Your task is to give the data again, exactly, with every line intact.

** Begin Dataset **

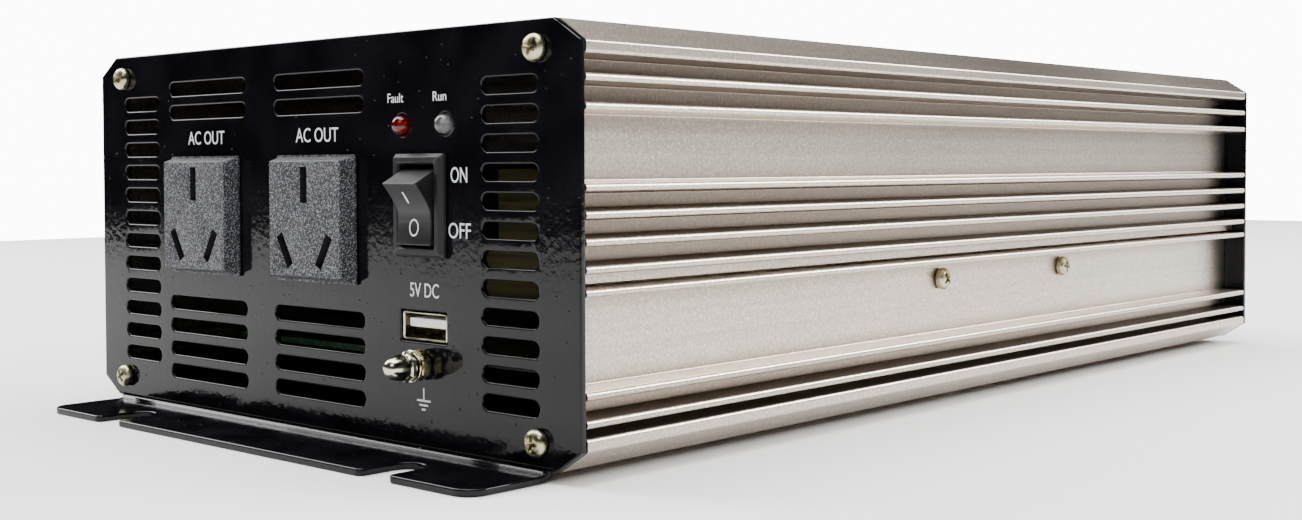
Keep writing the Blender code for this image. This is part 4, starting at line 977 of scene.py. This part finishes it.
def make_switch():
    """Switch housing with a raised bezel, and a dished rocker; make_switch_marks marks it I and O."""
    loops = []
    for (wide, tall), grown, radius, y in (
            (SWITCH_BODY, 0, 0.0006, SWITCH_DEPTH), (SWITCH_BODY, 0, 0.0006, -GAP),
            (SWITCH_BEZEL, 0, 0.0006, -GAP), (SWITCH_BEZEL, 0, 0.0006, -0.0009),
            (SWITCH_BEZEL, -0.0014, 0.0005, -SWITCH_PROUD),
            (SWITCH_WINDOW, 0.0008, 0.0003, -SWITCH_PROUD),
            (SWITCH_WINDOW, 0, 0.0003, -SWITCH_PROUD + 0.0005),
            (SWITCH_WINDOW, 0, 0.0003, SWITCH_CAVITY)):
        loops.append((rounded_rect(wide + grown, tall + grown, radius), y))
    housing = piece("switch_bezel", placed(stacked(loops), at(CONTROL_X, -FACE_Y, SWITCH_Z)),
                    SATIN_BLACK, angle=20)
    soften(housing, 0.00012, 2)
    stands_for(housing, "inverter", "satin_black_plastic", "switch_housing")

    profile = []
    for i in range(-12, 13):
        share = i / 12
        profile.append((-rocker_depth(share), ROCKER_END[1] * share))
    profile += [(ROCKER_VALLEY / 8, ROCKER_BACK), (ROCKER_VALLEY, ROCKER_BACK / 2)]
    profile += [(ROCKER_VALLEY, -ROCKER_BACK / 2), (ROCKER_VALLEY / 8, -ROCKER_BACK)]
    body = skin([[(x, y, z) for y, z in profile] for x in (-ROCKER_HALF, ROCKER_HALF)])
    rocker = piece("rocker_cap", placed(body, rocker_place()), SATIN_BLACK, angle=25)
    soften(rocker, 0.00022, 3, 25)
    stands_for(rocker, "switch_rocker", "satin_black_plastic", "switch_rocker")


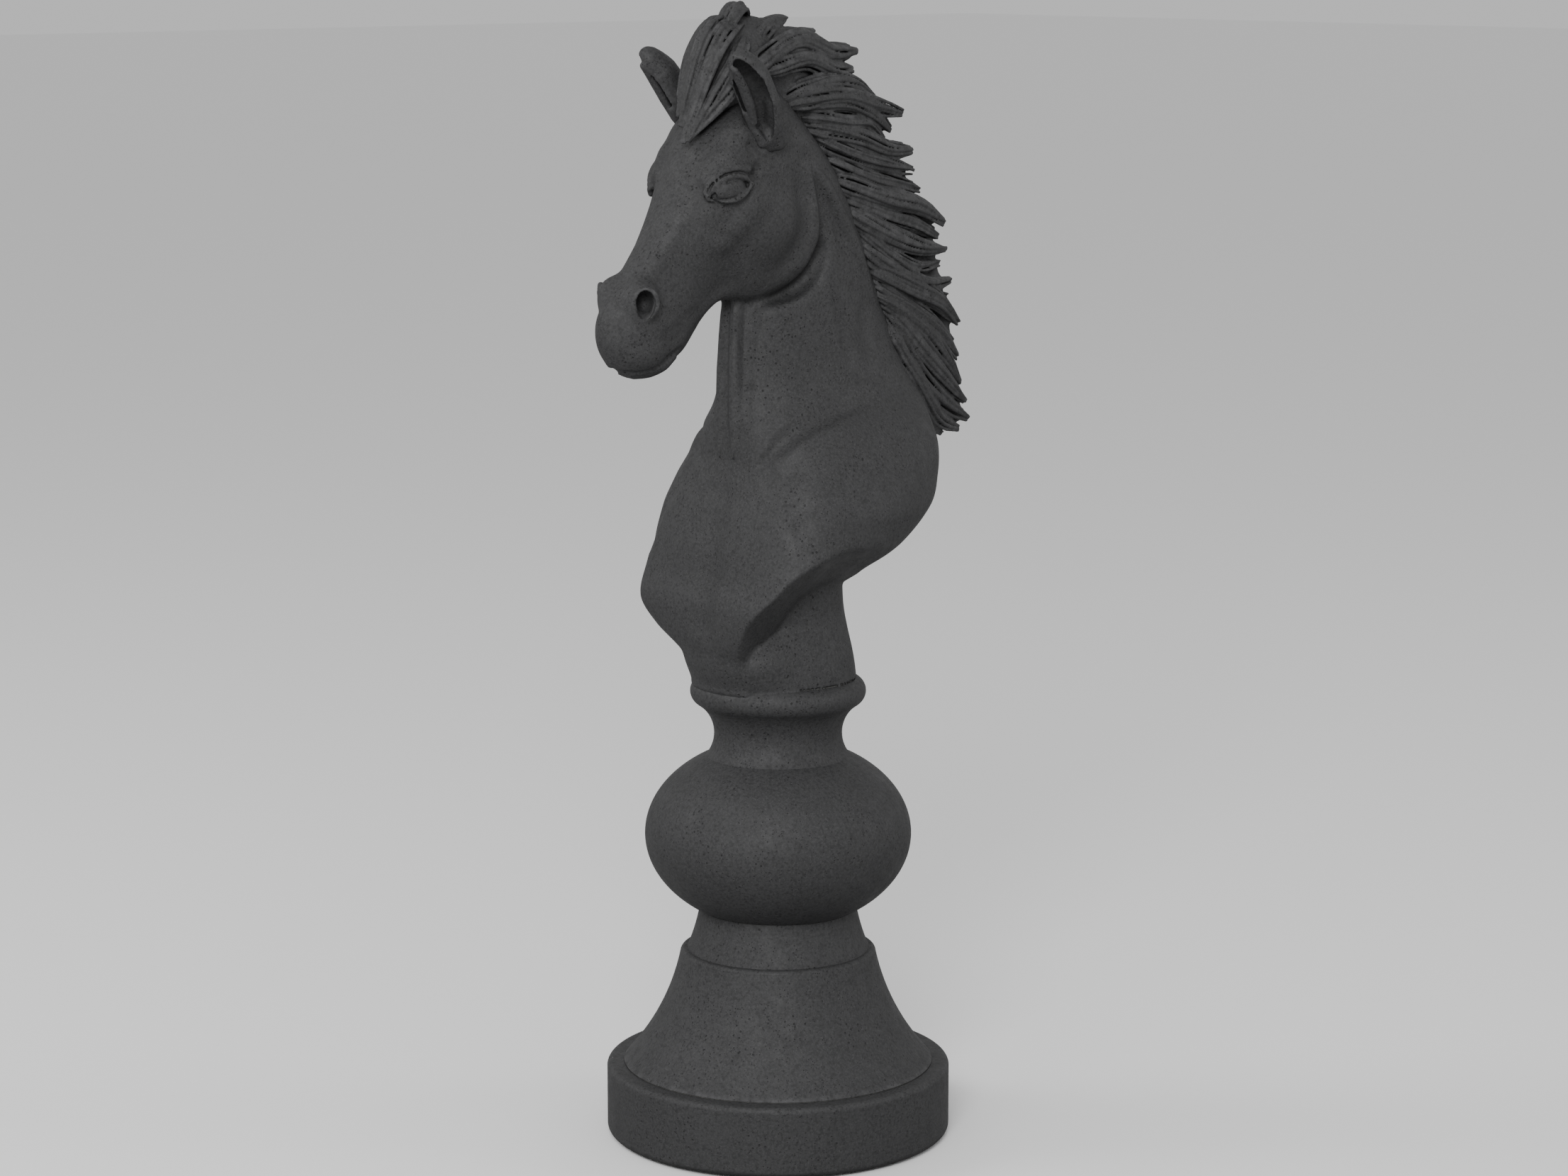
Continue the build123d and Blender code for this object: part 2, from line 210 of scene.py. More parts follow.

** End Dataset **

• _Correct result_:
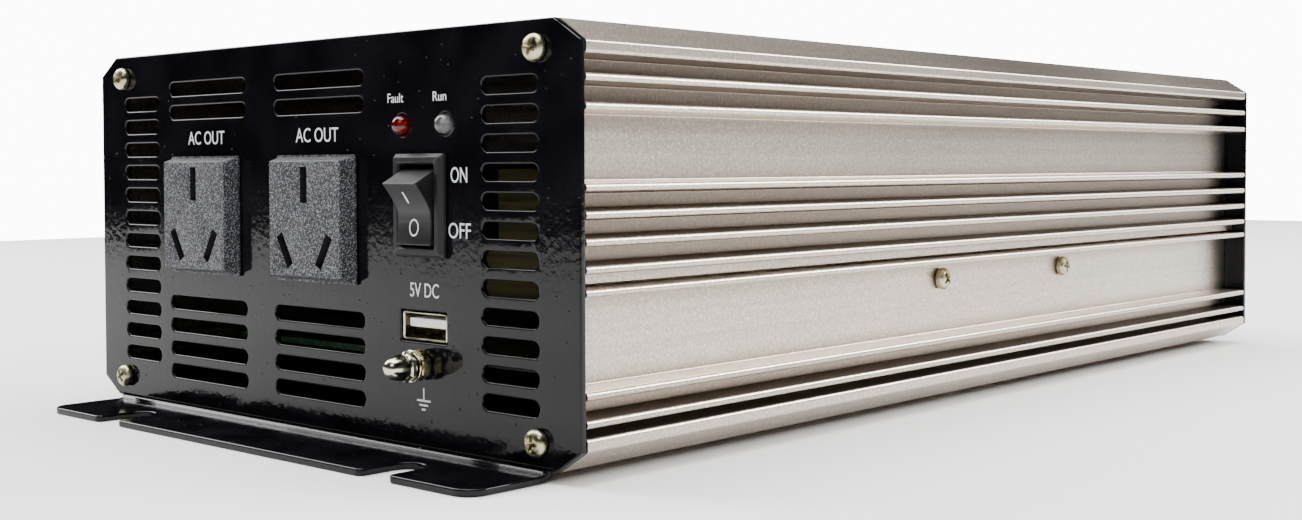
Keep writing the Blender code for this image. This is part 4, starting at line 977 of scene.py. This part finishes it.
def make_switch():
    """Switch housing with a raised bezel, and a dished rocker; make_switch_marks marks it I and O."""
    loops = []
    for (wide, tall), grown, radius, y in (
            (SWITCH_BODY, 0, 0.0006, SWITCH_DEPTH), (SWITCH_BODY, 0, 0.0006, -GAP),
            (SWITCH_BEZEL, 0, 0.0006, -GAP), (SWITCH_BEZEL, 0, 0.0006, -0.0009),
            (SWITCH_BEZEL, -0.0014, 0.0005, -SWITCH_PROUD),
            (SWITCH_WINDOW, 0.0008, 0.0003, -SWITCH_PROUD),
            (SWITCH_WINDOW, 0, 0.0003, -SWITCH_PROUD + 0.0005),
            (SWITCH_WINDOW, 0, 0.0003, SWITCH_CAVITY)):
        loops.append((rounded_rect(wide + grown, tall + grown, radius), y))
    housing = piece("switch_bezel", placed(stacked(loops), at(CONTROL_X, -FACE_Y, SWITCH_Z)),
                    SATIN_BLACK, angle=20)
    soften(housing, 0.00012, 2)
    stands_for(housing, "inverter", "satin_black_plastic", "switch_housing")

    profile = []
    for i in range(-12, 13):
        share = i / 12
        profile.append((-rocker_depth(share), ROCKER_END[1] * share))
    profile += [(ROCKER_VALLEY / 8, ROCKER_BACK), (ROCKER_VALLEY, ROCKER_BACK / 2)]
    profile += [(ROCKER_VALLEY, -ROCKER_BACK / 2), (ROCKER_VALLEY / 8, -ROCKER_BACK)]
    body = skin([[(x, y, z) for y, z in profile] for x in (-ROCKER_HALF, ROCKER_HALF)])
    rocker = piece("rocker_cap", placed(body, rocker_place()), SATIN_BLACK, angle=25)
    soften(rocker, 0.00022, 3, 25)
    stands_for(rocker, "switch_rocker", "satin_black_plastic", "switch_rocker")


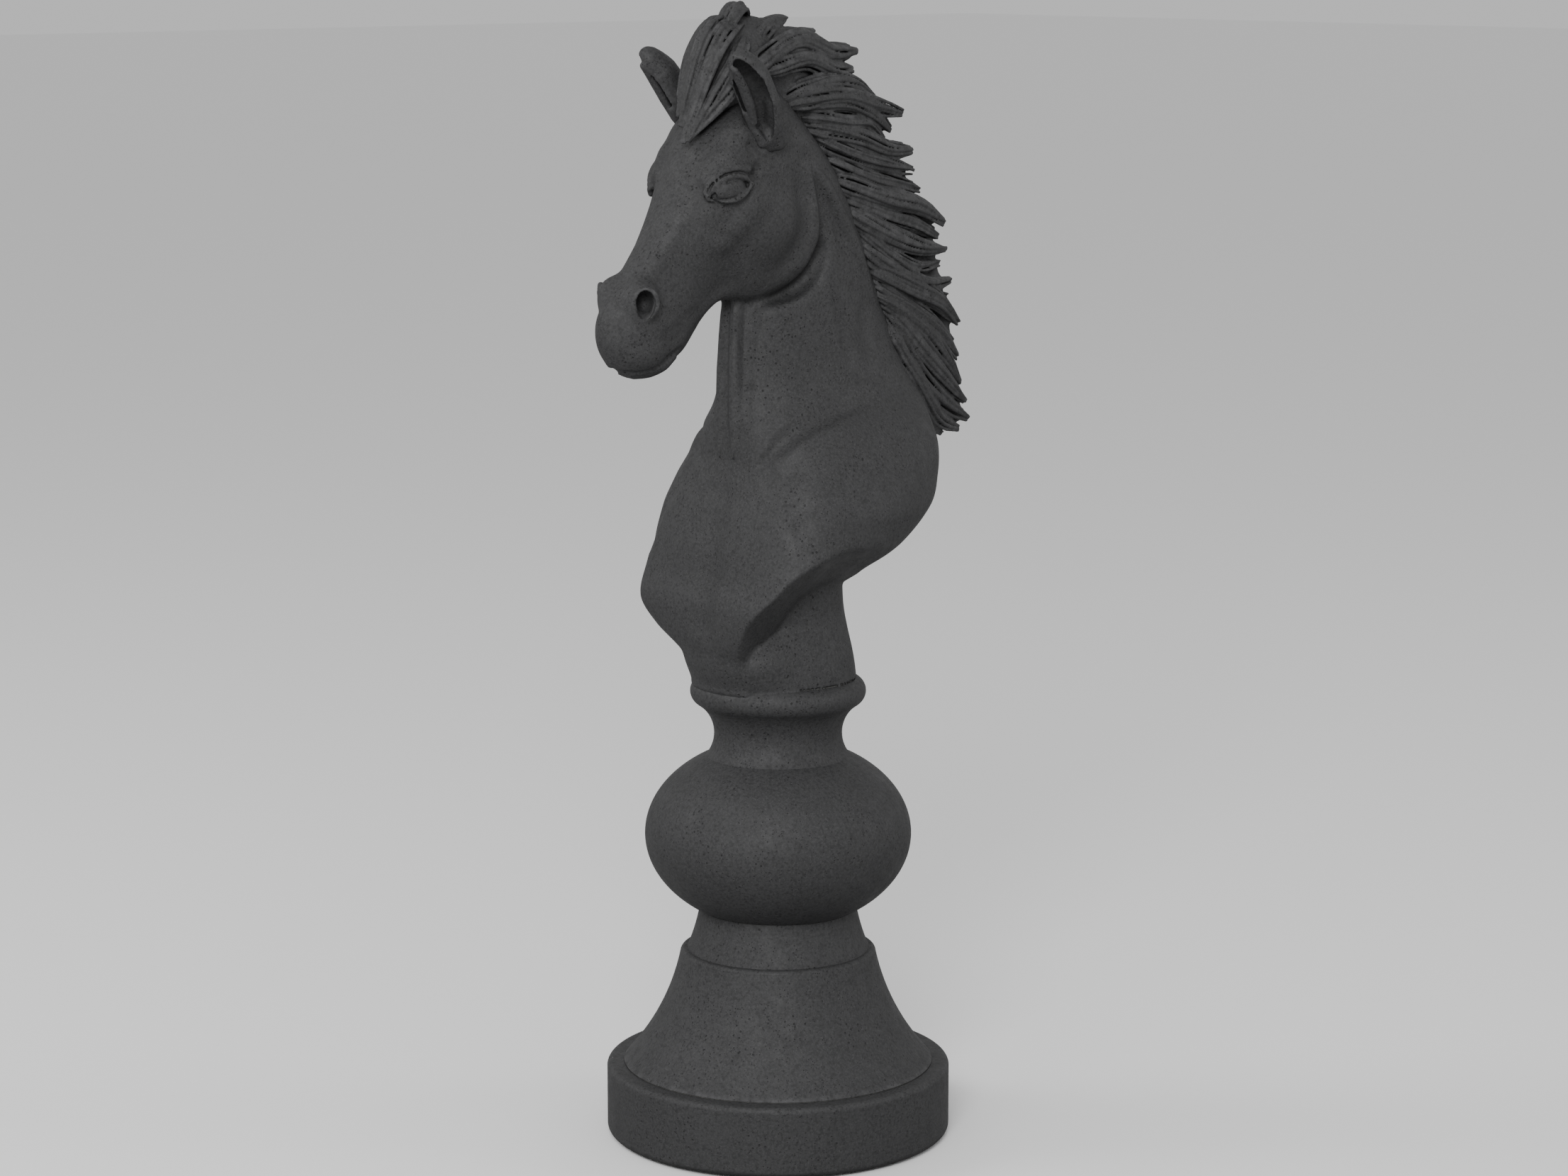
Continue the build123d and Blender code for this object: part 2, from line 210 of scene.py. More parts follow.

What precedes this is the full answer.